Entries supplied
────────────────

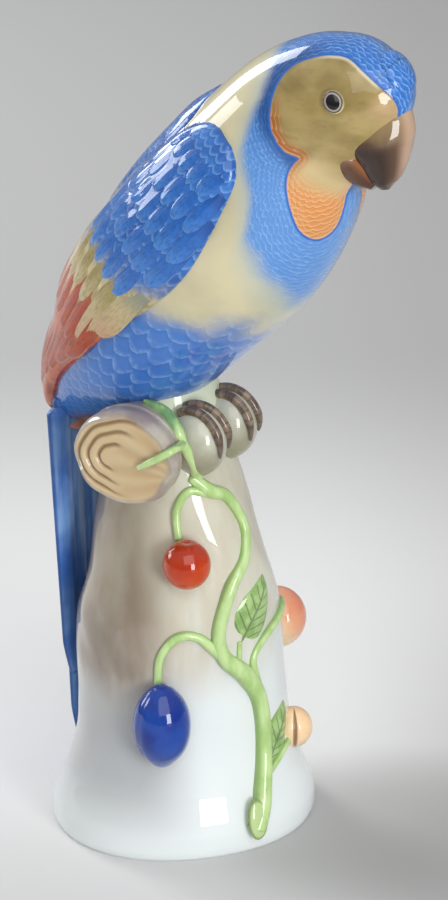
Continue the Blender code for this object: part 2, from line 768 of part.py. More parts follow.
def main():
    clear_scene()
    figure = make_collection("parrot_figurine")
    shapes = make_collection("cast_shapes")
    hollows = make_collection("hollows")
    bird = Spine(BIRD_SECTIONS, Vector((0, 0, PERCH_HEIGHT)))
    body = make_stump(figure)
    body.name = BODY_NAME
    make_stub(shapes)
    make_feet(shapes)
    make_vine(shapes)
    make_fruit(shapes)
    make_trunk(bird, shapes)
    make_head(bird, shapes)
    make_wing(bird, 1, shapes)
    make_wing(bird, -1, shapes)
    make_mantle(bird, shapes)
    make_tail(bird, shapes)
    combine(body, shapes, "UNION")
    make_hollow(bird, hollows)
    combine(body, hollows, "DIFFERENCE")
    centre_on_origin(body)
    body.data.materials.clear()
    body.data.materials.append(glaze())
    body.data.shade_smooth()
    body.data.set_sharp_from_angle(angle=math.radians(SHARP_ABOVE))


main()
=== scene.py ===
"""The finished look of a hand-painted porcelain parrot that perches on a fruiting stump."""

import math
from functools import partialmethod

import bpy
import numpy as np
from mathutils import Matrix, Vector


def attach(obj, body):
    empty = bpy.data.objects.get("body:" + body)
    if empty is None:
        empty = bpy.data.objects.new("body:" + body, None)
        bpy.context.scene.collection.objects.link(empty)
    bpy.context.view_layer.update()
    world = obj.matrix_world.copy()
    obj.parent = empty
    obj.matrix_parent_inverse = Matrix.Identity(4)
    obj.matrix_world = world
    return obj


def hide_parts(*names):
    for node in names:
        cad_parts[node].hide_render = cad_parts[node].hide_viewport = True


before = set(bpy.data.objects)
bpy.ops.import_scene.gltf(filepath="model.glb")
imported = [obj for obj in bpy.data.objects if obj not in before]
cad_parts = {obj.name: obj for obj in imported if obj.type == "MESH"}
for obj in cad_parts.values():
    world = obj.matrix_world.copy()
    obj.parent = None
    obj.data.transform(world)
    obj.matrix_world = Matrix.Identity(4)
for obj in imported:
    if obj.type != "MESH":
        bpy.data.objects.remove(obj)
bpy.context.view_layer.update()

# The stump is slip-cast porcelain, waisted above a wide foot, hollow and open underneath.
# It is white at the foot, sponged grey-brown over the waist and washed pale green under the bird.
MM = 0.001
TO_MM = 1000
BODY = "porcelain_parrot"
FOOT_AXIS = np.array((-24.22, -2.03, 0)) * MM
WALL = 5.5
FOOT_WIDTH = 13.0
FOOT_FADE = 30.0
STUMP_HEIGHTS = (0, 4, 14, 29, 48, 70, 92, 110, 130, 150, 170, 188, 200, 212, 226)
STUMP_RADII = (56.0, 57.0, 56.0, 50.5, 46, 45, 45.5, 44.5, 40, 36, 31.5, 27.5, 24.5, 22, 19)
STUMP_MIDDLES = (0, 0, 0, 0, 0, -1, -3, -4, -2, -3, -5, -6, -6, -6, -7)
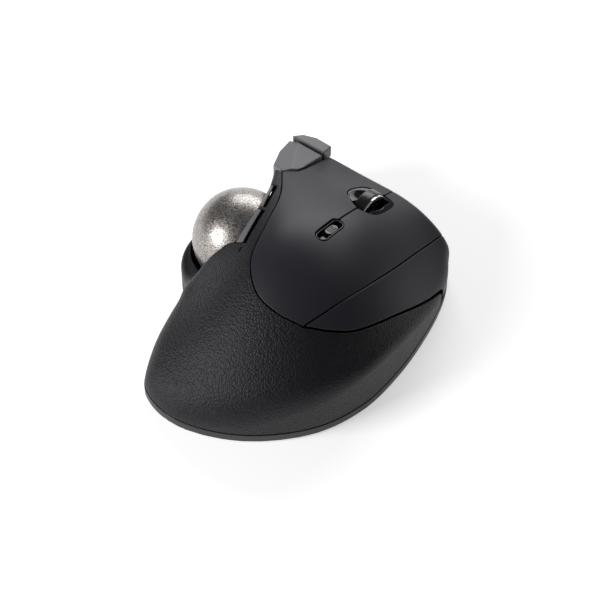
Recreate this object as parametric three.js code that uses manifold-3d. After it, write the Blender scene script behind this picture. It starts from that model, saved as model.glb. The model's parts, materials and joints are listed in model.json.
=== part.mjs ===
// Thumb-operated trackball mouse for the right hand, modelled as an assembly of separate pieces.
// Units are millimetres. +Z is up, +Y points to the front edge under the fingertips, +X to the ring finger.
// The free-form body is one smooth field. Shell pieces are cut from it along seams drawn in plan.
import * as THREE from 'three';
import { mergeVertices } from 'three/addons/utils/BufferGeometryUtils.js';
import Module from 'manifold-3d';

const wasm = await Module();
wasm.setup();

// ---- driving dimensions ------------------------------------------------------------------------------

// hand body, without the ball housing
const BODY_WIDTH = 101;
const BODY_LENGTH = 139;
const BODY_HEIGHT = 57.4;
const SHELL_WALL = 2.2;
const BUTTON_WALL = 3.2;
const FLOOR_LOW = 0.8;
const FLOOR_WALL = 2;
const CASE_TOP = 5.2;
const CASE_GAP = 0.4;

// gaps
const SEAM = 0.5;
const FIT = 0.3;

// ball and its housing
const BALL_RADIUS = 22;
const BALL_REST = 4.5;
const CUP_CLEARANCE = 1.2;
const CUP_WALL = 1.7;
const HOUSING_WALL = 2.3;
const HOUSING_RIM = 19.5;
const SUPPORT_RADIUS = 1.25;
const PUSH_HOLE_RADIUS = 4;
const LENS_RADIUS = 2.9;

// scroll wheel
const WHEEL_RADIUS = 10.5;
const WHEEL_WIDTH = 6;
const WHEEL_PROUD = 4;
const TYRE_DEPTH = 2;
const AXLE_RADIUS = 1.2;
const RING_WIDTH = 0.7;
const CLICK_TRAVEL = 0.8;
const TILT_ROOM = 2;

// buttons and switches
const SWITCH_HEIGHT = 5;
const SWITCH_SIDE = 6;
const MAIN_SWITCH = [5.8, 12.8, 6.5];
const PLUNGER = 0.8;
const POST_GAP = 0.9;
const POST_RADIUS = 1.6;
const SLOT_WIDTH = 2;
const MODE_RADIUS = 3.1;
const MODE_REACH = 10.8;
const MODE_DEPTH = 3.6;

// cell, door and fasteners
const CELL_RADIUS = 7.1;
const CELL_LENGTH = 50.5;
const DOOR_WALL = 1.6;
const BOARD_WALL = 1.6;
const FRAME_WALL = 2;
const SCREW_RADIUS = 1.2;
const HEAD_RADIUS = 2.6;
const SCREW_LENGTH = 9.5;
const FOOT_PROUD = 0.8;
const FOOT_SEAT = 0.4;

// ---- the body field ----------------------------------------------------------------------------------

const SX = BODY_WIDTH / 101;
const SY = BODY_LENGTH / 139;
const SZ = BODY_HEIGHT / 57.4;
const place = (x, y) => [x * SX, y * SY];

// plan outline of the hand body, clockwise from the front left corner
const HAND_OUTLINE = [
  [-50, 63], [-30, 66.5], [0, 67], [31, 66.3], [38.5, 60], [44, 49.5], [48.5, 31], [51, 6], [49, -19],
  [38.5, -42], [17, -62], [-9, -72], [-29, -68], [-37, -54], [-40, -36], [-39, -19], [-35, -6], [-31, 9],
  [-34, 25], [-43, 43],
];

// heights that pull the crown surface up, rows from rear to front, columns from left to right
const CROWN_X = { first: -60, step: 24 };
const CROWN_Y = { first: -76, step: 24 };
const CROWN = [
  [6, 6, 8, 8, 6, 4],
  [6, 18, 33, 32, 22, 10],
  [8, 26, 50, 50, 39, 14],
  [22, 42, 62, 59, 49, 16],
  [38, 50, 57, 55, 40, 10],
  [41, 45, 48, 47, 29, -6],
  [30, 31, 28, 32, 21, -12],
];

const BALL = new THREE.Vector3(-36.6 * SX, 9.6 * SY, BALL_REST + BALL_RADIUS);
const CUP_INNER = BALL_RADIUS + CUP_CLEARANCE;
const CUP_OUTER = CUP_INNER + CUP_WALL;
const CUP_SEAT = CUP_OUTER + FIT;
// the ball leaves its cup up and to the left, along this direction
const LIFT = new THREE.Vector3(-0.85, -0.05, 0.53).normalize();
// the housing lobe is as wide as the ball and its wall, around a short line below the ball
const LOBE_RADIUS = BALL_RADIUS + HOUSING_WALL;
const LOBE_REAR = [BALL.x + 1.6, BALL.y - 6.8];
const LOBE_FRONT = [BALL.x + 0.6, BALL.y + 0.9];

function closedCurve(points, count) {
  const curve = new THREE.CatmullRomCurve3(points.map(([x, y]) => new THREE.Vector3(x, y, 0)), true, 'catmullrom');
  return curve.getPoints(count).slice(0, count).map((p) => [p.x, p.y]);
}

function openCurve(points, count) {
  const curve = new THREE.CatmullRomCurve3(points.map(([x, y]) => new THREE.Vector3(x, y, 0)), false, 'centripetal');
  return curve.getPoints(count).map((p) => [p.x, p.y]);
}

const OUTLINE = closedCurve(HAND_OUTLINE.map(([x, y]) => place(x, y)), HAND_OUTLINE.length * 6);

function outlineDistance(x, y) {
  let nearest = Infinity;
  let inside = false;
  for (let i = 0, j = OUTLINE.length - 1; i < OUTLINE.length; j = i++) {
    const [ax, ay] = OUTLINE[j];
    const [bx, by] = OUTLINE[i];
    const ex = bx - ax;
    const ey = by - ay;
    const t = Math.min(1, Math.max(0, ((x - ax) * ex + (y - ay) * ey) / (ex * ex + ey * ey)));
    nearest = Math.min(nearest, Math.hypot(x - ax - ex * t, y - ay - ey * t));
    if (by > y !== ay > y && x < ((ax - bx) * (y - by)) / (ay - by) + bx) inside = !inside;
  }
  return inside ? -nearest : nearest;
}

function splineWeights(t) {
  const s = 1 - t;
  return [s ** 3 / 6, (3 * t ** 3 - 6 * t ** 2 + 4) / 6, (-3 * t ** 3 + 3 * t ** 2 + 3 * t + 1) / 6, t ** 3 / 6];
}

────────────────

Task to carry out
Transcribe the lines beginning at the one that contains "make_vine(shapes)" and ending at the one that contains "obj.matrix_parent_inverse = Matrix.Identity(4)", with nothing added or left out.

Task result
    make_vine(shapes)
    make_fruit(shapes)
    make_trunk(bird, shapes)
    make_head(bird, shapes)
    make_wing(bird, 1, shapes)
    make_wing(bird, -1, shapes)
    make_mantle(bird, shapes)
    make_tail(bird, shapes)
    combine(body, shapes, "UNION")
    make_hollow(bird, hollows)
    combine(body, hollows, "DIFFERENCE")
    centre_on_origin(body)
    body.data.materials.clear()
    body.data.materials.append(glaze())
    body.data.shade_smooth()
    body.data.set_sharp_from_angle(angle=math.radians(SHARP_ABOVE))


main()
=== scene.py ===
"""The finished look of a hand-painted porcelain parrot that perches on a fruiting stump."""

import math
from functools import partialmethod

import bpy
import numpy as np
from mathutils import Matrix, Vector


def attach(obj, body):
    empty = bpy.data.objects.get("body:" + body)
    if empty is None:
        empty = bpy.data.objects.new("body:" + body, None)
        bpy.context.scene.collection.objects.link(empty)
    bpy.context.view_layer.update()
    world = obj.matrix_world.copy()
    obj.parent = empty
    obj.matrix_parent_inverse = Matrix.Identity(4)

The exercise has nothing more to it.